→ EXERCISE OBJECTIVE
Write out the entries, please, from the line containing "Turn this picture" through their final line, exactly and with nothing else.
* BEGIN INFORMATION GIVEN *
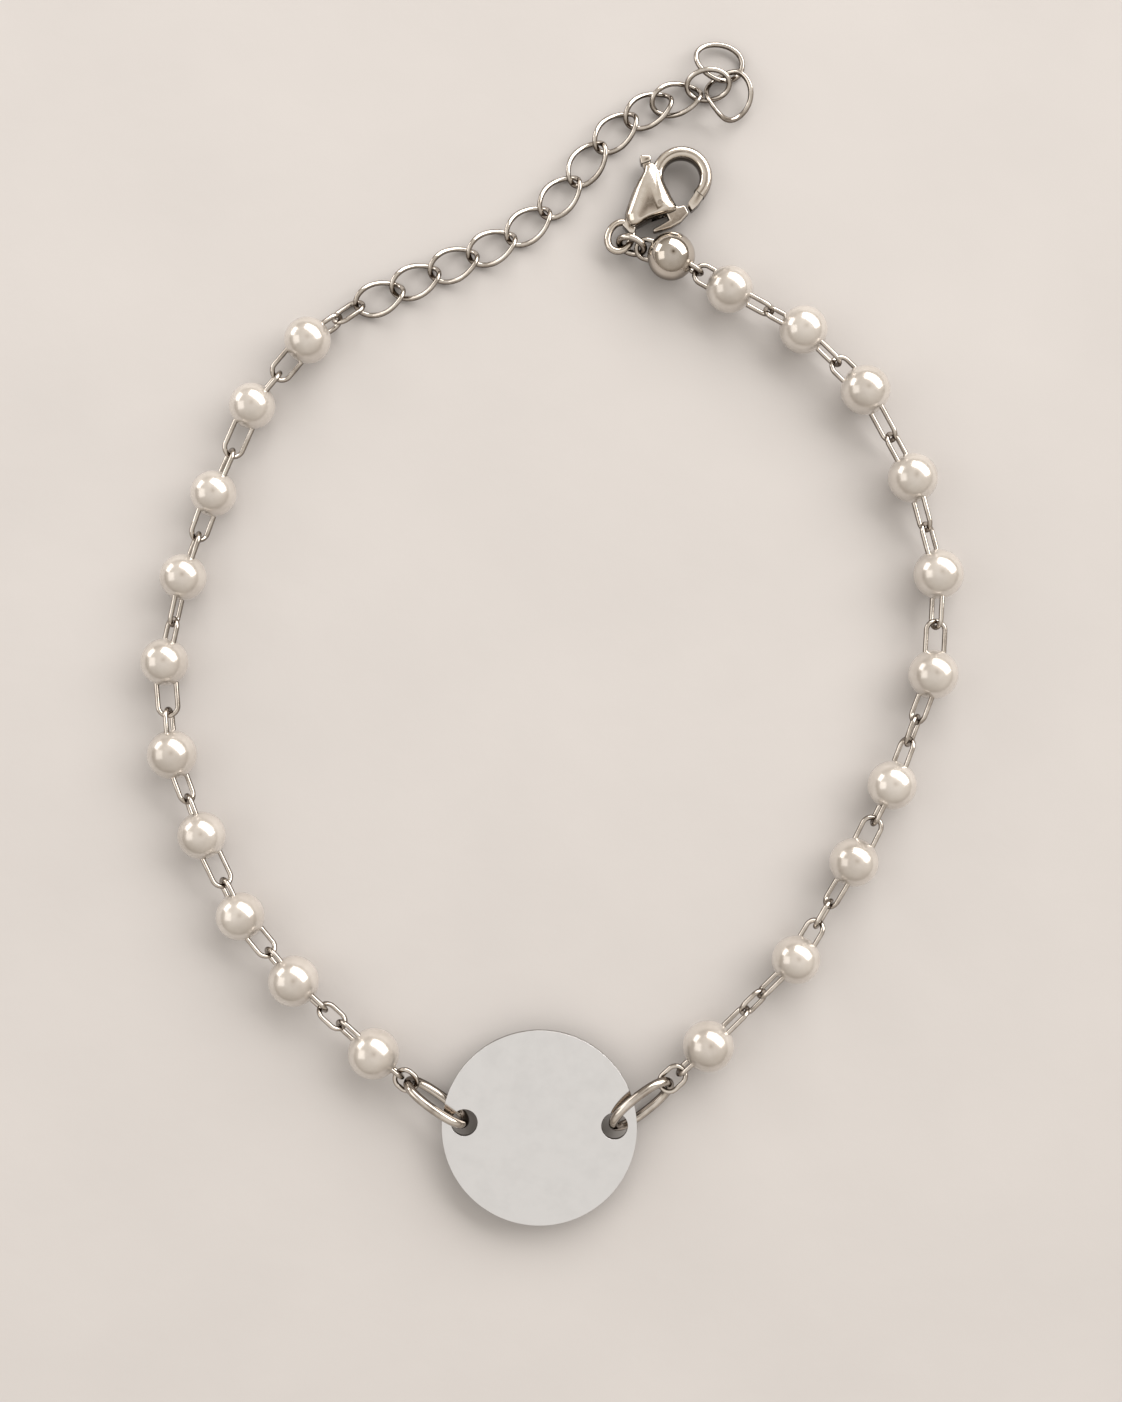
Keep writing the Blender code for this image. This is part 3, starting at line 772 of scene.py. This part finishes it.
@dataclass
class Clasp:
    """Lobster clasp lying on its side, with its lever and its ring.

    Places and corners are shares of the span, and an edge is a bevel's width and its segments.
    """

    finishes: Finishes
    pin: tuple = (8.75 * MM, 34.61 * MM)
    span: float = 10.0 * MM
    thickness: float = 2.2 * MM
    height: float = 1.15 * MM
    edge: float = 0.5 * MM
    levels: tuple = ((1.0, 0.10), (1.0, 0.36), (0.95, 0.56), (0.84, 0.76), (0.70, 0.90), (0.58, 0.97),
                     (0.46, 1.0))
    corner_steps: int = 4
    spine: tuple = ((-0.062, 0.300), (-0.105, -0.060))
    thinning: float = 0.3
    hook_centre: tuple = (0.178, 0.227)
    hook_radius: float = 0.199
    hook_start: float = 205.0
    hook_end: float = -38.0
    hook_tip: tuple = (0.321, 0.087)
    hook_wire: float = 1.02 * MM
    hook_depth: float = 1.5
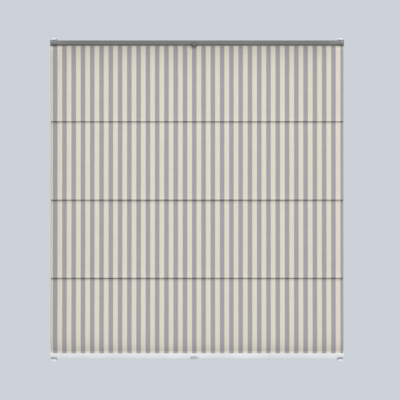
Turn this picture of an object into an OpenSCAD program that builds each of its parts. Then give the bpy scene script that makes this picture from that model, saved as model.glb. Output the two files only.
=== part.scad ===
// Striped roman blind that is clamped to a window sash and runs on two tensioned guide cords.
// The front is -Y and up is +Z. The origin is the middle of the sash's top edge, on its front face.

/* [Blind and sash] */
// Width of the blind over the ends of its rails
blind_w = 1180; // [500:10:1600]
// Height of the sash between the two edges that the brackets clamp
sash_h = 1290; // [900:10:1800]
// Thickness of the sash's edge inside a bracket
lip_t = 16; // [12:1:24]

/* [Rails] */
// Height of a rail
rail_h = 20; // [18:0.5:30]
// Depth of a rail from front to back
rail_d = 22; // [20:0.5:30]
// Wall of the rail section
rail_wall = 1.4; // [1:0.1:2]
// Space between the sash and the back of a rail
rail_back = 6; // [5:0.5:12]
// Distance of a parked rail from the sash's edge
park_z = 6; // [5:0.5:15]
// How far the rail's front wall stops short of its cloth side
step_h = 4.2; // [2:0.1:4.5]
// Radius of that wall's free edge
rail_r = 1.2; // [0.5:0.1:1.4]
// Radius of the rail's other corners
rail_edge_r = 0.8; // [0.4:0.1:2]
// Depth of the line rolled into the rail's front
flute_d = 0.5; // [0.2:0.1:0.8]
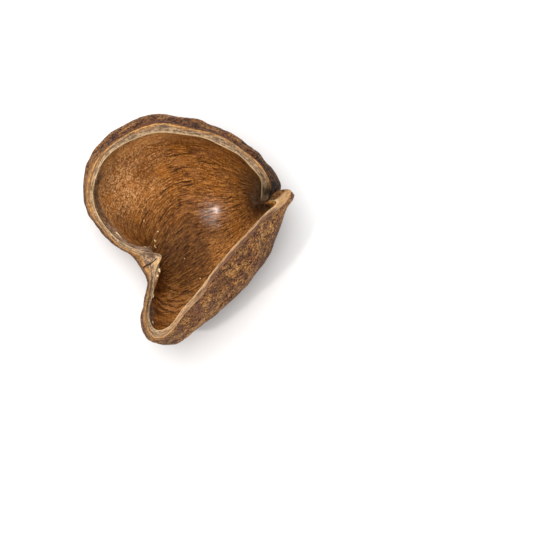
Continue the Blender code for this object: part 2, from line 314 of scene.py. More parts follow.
* END INFORMATION GIVEN *
→ SOLUTION FOR THIS EXERCISE
Turn this picture of an object into an OpenSCAD program that builds each of its parts. Then give the bpy scene script that makes this picture from that model, saved as model.glb. Output the two files only.
=== part.scad ===
// Striped roman blind that is clamped to a window sash and runs on two tensioned guide cords.
// The front is -Y and up is +Z. The origin is the middle of the sash's top edge, on its front face.

/* [Blind and sash] */
// Width of the blind over the ends of its rails
blind_w = 1180; // [500:10:1600]
// Height of the sash between the two edges that the brackets clamp
sash_h = 1290; // [900:10:1800]
// Thickness of the sash's edge inside a bracket
lip_t = 16; // [12:1:24]

/* [Rails] */
// Height of a rail
rail_h = 20; // [18:0.5:30]
// Depth of a rail from front to back
rail_d = 22; // [20:0.5:30]
// Wall of the rail section
rail_wall = 1.4; // [1:0.1:2]
// Space between the sash and the back of a rail
rail_back = 6; // [5:0.5:12]
// Distance of a parked rail from the sash's edge
park_z = 6; // [5:0.5:15]
// How far the rail's front wall stops short of its cloth side
step_h = 4.2; // [2:0.1:4.5]
// Radius of that wall's free edge
rail_r = 1.2; // [0.5:0.1:1.4]
// Radius of the rail's other corners
rail_edge_r = 0.8; // [0.4:0.1:2]
// Depth of the line rolled into the rail's front
flute_d = 0.5; // [0.2:0.1:0.8]
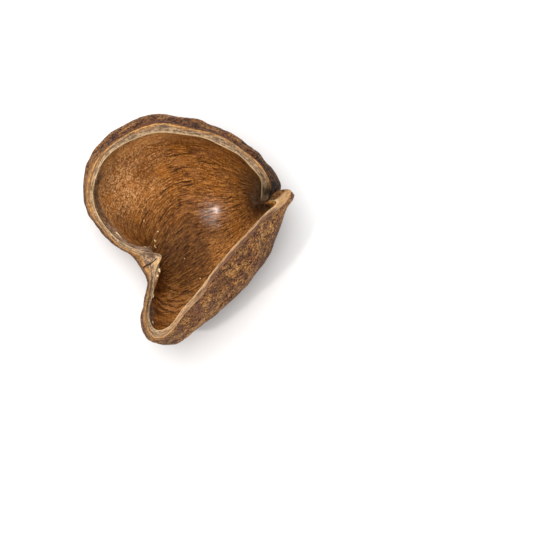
Continue the Blender code for this object: part 2, from line 314 of scene.py. More parts follow.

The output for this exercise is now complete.